━━━ Materials provided

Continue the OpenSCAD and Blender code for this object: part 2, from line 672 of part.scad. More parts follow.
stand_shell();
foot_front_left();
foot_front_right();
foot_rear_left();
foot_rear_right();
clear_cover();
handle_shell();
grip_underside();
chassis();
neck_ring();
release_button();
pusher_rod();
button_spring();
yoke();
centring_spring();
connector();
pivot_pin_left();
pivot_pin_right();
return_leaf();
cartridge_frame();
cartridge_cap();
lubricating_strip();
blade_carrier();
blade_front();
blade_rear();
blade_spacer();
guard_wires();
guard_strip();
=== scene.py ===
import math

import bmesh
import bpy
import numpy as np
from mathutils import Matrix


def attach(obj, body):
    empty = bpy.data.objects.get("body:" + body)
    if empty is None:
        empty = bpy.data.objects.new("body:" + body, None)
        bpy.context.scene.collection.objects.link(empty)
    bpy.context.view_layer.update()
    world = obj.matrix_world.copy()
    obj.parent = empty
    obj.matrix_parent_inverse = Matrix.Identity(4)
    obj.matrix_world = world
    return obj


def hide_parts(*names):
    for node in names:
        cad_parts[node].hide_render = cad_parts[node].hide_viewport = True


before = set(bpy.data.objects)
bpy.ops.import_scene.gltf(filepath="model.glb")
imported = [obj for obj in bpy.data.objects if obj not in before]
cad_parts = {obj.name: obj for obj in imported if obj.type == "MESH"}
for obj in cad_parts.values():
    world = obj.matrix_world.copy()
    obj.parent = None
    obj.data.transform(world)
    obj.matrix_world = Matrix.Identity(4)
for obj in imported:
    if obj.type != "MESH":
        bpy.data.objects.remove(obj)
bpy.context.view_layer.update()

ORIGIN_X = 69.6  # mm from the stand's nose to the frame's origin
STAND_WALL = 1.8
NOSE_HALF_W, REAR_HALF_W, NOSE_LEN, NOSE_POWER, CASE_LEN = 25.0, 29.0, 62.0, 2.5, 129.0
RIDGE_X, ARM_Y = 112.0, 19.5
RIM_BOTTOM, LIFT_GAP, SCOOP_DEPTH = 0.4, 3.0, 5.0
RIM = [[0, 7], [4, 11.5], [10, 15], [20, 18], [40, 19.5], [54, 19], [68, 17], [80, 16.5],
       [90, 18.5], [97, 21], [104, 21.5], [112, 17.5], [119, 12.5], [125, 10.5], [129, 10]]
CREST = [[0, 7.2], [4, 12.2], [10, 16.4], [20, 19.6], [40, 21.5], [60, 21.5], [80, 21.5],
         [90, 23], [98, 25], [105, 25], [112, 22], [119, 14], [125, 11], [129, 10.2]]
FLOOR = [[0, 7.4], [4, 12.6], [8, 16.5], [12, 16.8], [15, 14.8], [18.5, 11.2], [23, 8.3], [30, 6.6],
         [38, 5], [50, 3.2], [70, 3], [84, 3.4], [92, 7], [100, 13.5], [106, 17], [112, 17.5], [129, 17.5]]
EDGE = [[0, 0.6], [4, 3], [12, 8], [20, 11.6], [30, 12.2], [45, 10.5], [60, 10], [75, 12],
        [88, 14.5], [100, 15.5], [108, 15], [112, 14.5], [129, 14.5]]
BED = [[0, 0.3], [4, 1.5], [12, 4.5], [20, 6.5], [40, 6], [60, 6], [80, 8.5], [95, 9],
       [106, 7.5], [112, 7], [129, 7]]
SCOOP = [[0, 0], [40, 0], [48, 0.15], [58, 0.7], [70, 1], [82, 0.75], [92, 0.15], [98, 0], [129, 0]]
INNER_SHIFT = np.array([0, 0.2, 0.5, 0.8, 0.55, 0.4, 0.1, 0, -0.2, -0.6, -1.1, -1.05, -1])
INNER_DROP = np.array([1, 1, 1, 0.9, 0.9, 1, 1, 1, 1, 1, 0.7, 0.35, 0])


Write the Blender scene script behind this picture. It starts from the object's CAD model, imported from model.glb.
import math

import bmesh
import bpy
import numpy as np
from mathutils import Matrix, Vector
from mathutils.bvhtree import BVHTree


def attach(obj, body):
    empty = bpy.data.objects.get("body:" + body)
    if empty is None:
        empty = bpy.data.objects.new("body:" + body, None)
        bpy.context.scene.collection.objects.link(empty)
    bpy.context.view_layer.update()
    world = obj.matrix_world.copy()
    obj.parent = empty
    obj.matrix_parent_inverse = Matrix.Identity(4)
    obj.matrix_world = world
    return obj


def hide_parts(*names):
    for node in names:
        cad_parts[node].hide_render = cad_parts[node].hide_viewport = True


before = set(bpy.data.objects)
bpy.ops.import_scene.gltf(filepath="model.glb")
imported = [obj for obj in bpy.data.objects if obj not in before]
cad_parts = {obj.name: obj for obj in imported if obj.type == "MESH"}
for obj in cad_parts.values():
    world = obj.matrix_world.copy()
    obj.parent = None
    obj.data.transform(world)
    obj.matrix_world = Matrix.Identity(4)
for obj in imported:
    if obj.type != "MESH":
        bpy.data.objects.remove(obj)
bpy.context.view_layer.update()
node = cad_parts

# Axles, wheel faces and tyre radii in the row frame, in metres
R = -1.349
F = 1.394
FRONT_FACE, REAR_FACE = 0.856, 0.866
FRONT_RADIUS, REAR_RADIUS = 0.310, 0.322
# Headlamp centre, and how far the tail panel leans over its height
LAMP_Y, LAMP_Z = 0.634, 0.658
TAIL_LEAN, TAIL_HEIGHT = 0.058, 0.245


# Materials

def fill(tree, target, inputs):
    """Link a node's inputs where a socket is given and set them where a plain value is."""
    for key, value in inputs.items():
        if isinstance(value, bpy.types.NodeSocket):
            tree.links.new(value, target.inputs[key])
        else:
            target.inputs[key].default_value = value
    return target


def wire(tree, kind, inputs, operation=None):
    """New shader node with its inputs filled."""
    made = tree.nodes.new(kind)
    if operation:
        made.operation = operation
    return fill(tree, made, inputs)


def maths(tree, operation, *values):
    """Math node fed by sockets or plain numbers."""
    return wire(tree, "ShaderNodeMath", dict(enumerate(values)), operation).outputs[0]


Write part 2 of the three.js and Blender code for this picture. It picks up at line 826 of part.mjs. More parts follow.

━━━━━━

■ Given instruction
Every entry should be printed again exactly as written.

■ Exercise response
Continue the OpenSCAD and Blender code for this object: part 2, from line 672 of part.scad. More parts follow.
stand_shell();
foot_front_left();
foot_front_right();
foot_rear_left();
foot_rear_right();
clear_cover();
handle_shell();
grip_underside();
chassis();
neck_ring();
release_button();
pusher_rod();
button_spring();
yoke();
centring_spring();
connector();
pivot_pin_left();
pivot_pin_right();
return_leaf();
cartridge_frame();
cartridge_cap();
lubricating_strip();
blade_carrier();
blade_front();
blade_rear();
blade_spacer();
guard_wires();
guard_strip();
=== scene.py ===
import math

import bmesh
import bpy
import numpy as np
from mathutils import Matrix


def attach(obj, body):
    empty = bpy.data.objects.get("body:" + body)
    if empty is None:
        empty = bpy.data.objects.new("body:" + body, None)
        bpy.context.scene.collection.objects.link(empty)
    bpy.context.view_layer.update()
    world = obj.matrix_world.copy()
    obj.parent = empty
    obj.matrix_parent_inverse = Matrix.Identity(4)
    obj.matrix_world = world
    return obj


def hide_parts(*names):
    for node in names:
        cad_parts[node].hide_render = cad_parts[node].hide_viewport = True


before = set(bpy.data.objects)
bpy.ops.import_scene.gltf(filepath="model.glb")
imported = [obj for obj in bpy.data.objects if obj not in before]
cad_parts = {obj.name: obj for obj in imported if obj.type == "MESH"}
for obj in cad_parts.values():
    world = obj.matrix_world.copy()
    obj.parent = None
    obj.data.transform(world)
    obj.matrix_world = Matrix.Identity(4)
for obj in imported:
    if obj.type != "MESH":
        bpy.data.objects.remove(obj)
bpy.context.view_layer.update()

ORIGIN_X = 69.6  # mm from the stand's nose to the frame's origin
STAND_WALL = 1.8
NOSE_HALF_W, REAR_HALF_W, NOSE_LEN, NOSE_POWER, CASE_LEN = 25.0, 29.0, 62.0, 2.5, 129.0
RIDGE_X, ARM_Y = 112.0, 19.5
RIM_BOTTOM, LIFT_GAP, SCOOP_DEPTH = 0.4, 3.0, 5.0
RIM = [[0, 7], [4, 11.5], [10, 15], [20, 18], [40, 19.5], [54, 19], [68, 17], [80, 16.5],
       [90, 18.5], [97, 21], [104, 21.5], [112, 17.5], [119, 12.5], [125, 10.5], [129, 10]]
CREST = [[0, 7.2], [4, 12.2], [10, 16.4], [20, 19.6], [40, 21.5], [60, 21.5], [80, 21.5],
         [90, 23], [98, 25], [105, 25], [112, 22], [119, 14], [125, 11], [129, 10.2]]
FLOOR = [[0, 7.4], [4, 12.6], [8, 16.5], [12, 16.8], [15, 14.8], [18.5, 11.2], [23, 8.3], [30, 6.6],
         [38, 5], [50, 3.2], [70, 3], [84, 3.4], [92, 7], [100, 13.5], [106, 17], [112, 17.5], [129, 17.5]]
EDGE = [[0, 0.6], [4, 3], [12, 8], [20, 11.6], [30, 12.2], [45, 10.5], [60, 10], [75, 12],
        [88, 14.5], [100, 15.5], [108, 15], [112, 14.5], [129, 14.5]]
BED = [[0, 0.3], [4, 1.5], [12, 4.5], [20, 6.5], [40, 6], [60, 6], [80, 8.5], [95, 9],
       [106, 7.5], [112, 7], [129, 7]]
SCOOP = [[0, 0], [40, 0], [48, 0.15], [58, 0.7], [70, 1], [82, 0.75], [92, 0.15], [98, 0], [129, 0]]
INNER_SHIFT = np.array([0, 0.2, 0.5, 0.8, 0.55, 0.4, 0.1, 0, -0.2, -0.6, -1.1, -1.05, -1])
INNER_DROP = np.array([1, 1, 1, 0.9, 0.9, 1, 1, 1, 1, 1, 0.7, 0.35, 0])


Write the Blender scene script behind this picture. It starts from the object's CAD model, imported from model.glb.
import math

import bmesh
import bpy
import numpy as np
from mathutils import Matrix, Vector
from mathutils.bvhtree import BVHTree


def attach(obj, body):
    empty = bpy.data.objects.get("body:" + body)
    if empty is None:
        empty = bpy.data.objects.new("body:" + body, None)
        bpy.context.scene.collection.objects.link(empty)
    bpy.context.view_layer.update()
    world = obj.matrix_world.copy()
    obj.parent = empty
    obj.matrix_parent_inverse = Matrix.Identity(4)
    obj.matrix_world = world
    return obj


def hide_parts(*names):
    for node in names:
        cad_parts[node].hide_render = cad_parts[node].hide_viewport = True


before = set(bpy.data.objects)
bpy.ops.import_scene.gltf(filepath="model.glb")
imported = [obj for obj in bpy.data.objects if obj not in before]
cad_parts = {obj.name: obj for obj in imported if obj.type == "MESH"}
for obj in cad_parts.values():
    world = obj.matrix_world.copy()
    obj.parent = None
    obj.data.transform(world)
    obj.matrix_world = Matrix.Identity(4)
for obj in imported:
    if obj.type != "MESH":
        bpy.data.objects.remove(obj)
bpy.context.view_layer.update()
node = cad_parts

# Axles, wheel faces and tyre radii in the row frame, in metres
R = -1.349
F = 1.394
FRONT_FACE, REAR_FACE = 0.856, 0.866
FRONT_RADIUS, REAR_RADIUS = 0.310, 0.322
# Headlamp centre, and how far the tail panel leans over its height
LAMP_Y, LAMP_Z = 0.634, 0.658
TAIL_LEAN, TAIL_HEIGHT = 0.058, 0.245


# Materials

def fill(tree, target, inputs):
    """Link a node's inputs where a socket is given and set them where a plain value is."""
    for key, value in inputs.items():
        if isinstance(value, bpy.types.NodeSocket):
            tree.links.new(value, target.inputs[key])
        else:
            target.inputs[key].default_value = value
    return target


def wire(tree, kind, inputs, operation=None):
    """New shader node with its inputs filled."""
    made = tree.nodes.new(kind)
    if operation:
        made.operation = operation
    return fill(tree, made, inputs)


def maths(tree, operation, *values):
    """Math node fed by sockets or plain numbers."""
    return wire(tree, "ShaderNodeMath", dict(enumerate(values)), operation).outputs[0]


Write part 2 of the three.js and Blender code for this picture. It picks up at line 826 of part.mjs. More parts follow.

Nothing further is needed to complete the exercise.